Play started at three minutes past twelve on a "sticky wicket", a wet pitch drying out as the sun began to shine. Only a small crowd was present and it all began well enough for Grace as he hit the opening ball of the match from Allan for four. But another firm shot off his legs sent the second ball straight to Midwinter and Grace was "easily caught at square leg". Another wicket fell to Boyle in the next over and MCC were 5 for two but, with Hornby and Ridley seemingly settling in, they pushed the total on to 27. Then there was a change of bowling and Spofforth replaced Allan. Spofforth's first spell at Lord's was "truly demonic". Within another 11 overs, MCC were all out, Spofforth taking 6 for four in just 5.3 overs including a hat-trick with the wickets of Hearne, Shaw and Vernon. Shaw and Morley took five wickets apiece as they dismissed the Australians for 41, the last wicket falling just before the lunch interval.

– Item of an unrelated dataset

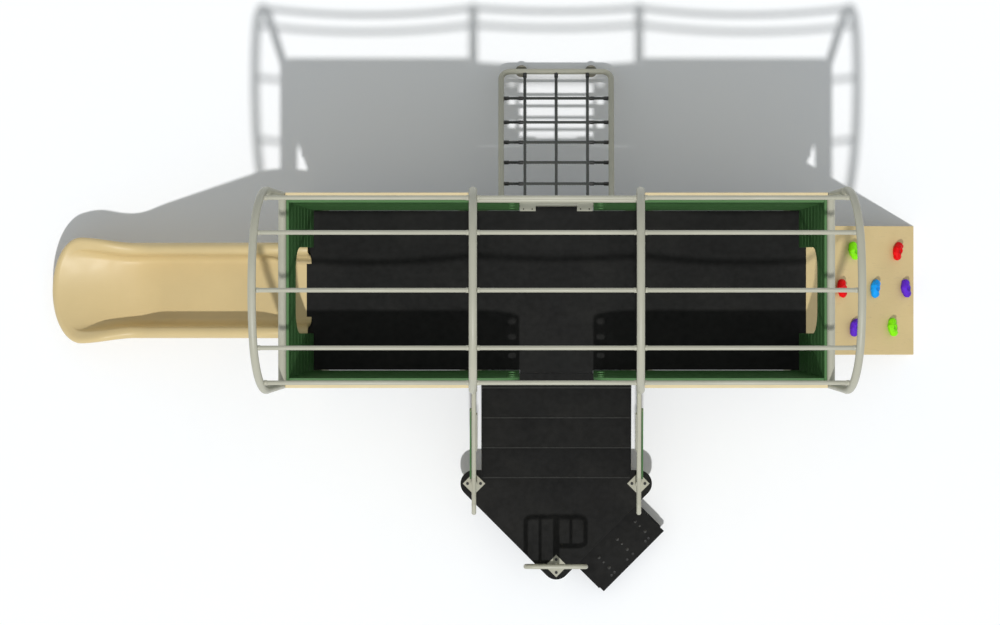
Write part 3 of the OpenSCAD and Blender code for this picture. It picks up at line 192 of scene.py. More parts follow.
def powder_coat():
    """Satin powder coat on steel tube: a fine orange peel, slow tone changes, dark specks, duller patches."""
    f = Finish("tube_paint", 0.42, 0.0, 0.4)
    tone = f.mottled(srgb(176, 174, 157), 0.93, 1.05, 2.3, 4)
    specks = f.spread(f.noise(310, 2), 0.68, 0.74)
    f.colour(f.over(tone, srgb(136, 133, 118), specks, 0.35))
    f.roughness(0.34, 0.52, 11, 4, 0.75)
    f.bump(f.noise(620, 2), 0.10, 0.0006)
    return f.done()


def sheet_plastic(name, base, top_colour_and_highlight, grain=0.22):
    """Coloured polyethylene sheet: a pebbled face, faint scratches, and a paler colour on faces that look up,
    partly the cut edges' own paler tone and partly a painted highlight on the top edges.
    """
    f = Finish(name, 0.5, 0.0, 0.35)
    tone = f.mottled(base, 0.90, 1.08, 3.1, 5)
    along = f.stretched(2.0, 60.0, 60.0)
    scratch = f.spread(f.noise(9.0, 6, 0.7, 0.3, along), 0.60, 0.72)
    tone = f.over(tone, scaled(base, 1.5), scratch, 0.16)
    # Faces that look up get the paler colour: the cut edges' paler tone with a painted highlight where light
    # falls on them.
    f.colour(f.over(tone, top_colour_and_highlight, f.upward(0.75, 0.98), 0.55))
    f.roughness(0.42, 0.60, 17, 4)
    f.bump(f.cells(420), grain, 0.0008)
    f.bump(f.noise(6.5, 2), 0.10, 0.004)
    return f.done()


def climb_sheet():
    """The climbing wall's sheet: the pebbled face with rubbed streaks down the wall."""
    f = Finish("climb_panel", 0.52, 0.0, 0.3)
    tone = f.mottled(srgb(213, 189, 137), 0.94, 1.04, 2.7, 5)
    down = f.stretched(5.0, 34.0, 5.0)
    scuff = f.spread(f.noise(2.2, 7, 0.65, 0.6, down), 0.57, 0.75)
    f.colour(f.over(tone, srgb(150, 134, 104), scuff, 0.22))
    f.roughness(0.44, 0.62, 14, 4)
    f.bump(f.cells(380), 0.25, 0.0009)
    return f.done()


def moulded_slide():
    """Rotationally moulded plastic: slow mottling, a soft waviness, and fine scuffs along the way down."""
    f = Finish("slide_plastic", 0.4, 0.0, 0.35)
    tone = f.mottled(srgb(210, 187, 137), 0.95, 1.04, 1.9, 5, 0.55)
    specks = f.spread(f.noise(190, 3), 0.63, 0.72)
    tone = f.over(tone, srgb(168, 142, 96), specks, 0.10)
    along = f.stretched(1.6, 90.0, 8.0)
    scuff = f.spread(f.noise(3.4, 8, 0.72, 0.25, along), 0.58, 0.76)
    scuff = f.times(scuff, f.upward(0.55, 0.98))
    f.colour(f.over(tone, srgb(236, 222, 186), scuff, 0.20))
    f.roughness(0.32, 0.50, 7, 5)
    f.bump(f.noise(260, 2), 0.12, 0.0006)
    f.bump(f.noise(4.5, 2), 0.16, 0.005)
    return f.done()


def deck_coating():
    """Thick dipped coating on the decks and steps: leathery grain, thin dust on what looks up."""
    f = Finish("deck_coating", 0.66, 0.0, 0.10)
    tone = f.mottled(srgb(26, 26, 25), 0.82, 1.12, 4.0, 6)
    dust = f.times(f.spread(f.noise(2.6, 8, 0.62), 0.48, 0.72), f.upward(0.6, 0.98))
    f.colour(f.over(tone, srgb(82, 79, 73), dust, 0.07))
    f.roughness(0.52, 0.74, 24, 5)
    f.bump(f.cells(240), 0.30, 0.0012)
    f.bump(f.noise(780, 2), 0.12, 0.0004)
    return f.done()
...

In the afternoon session, Gregory decided to open his second innings attack with Spofforth and Boyle. The decisive moment was Spofforth's second ball to Grace, which clean bowled him for 0. The MCC innings lasted just 50 minutes, Boyle taking 6 for three and Spofforth 4 for sixteen. Spofforth's match analysis was 14.3 overs, five maidens, 20 runs, 11 wickets. As news of the proceedings spread, the crowd grew in the afternoon sunshine and, at the end, they "mobbed the Australians as they left the field in a spirit of non-partisan enthusiasm". Around 500 had been present at the start but the number grew to 4,742 by the end; the receipts of £119 7s were given to the Australians and MCC paid the expenses. So ended a "memorable day of cold and puddles and calamity".
Impact and legacy
Afterwards, the match was seized upon by the media and widely reported by the press. The news "spread like wildfire and created a sensation in London and throughout England". The satirical magazine Punch responded to the event by publishing a parody of Lord Byron's poem The Destruction of Sennacherib including a wry commentary on Grace's contribution:
The Australians came down like a wolf on the fold,
The Marylebone cracks for a trifle were bowled;
Our Grace before dinner was very soon done,
And Grace after dinner did not get a run.
No one in England had taken the Australians very seriously at first, even though they had beaten James Lillywhite's England team in what was retrospectively classified as the inaugural Test match. No one was too surprised when they lost their tour opener by an innings to the strong Nottinghamshire attack of Shaw and Morley on a rain-affected wicket. This perception of Australian cricketers was immediately and permanently revised such that "henceforth a match between Australia and any representative English team would overshadow any of the 'great matches'". Although the match did not mark the birth of international cricket, it was the point in time at which the English sporting public wholeheartedly embraced the concept. As Lord Hawke put it:
(27 May 1878) this marked the commencement of the modern era of cricket.
As for William Gilbert Grace, his whole approach to cricket was about what was needed to win the game in hand and he never took kindly to defeat. Two decades later, in his Reminiscences, he gave the Australians due credit for their "glorious victory".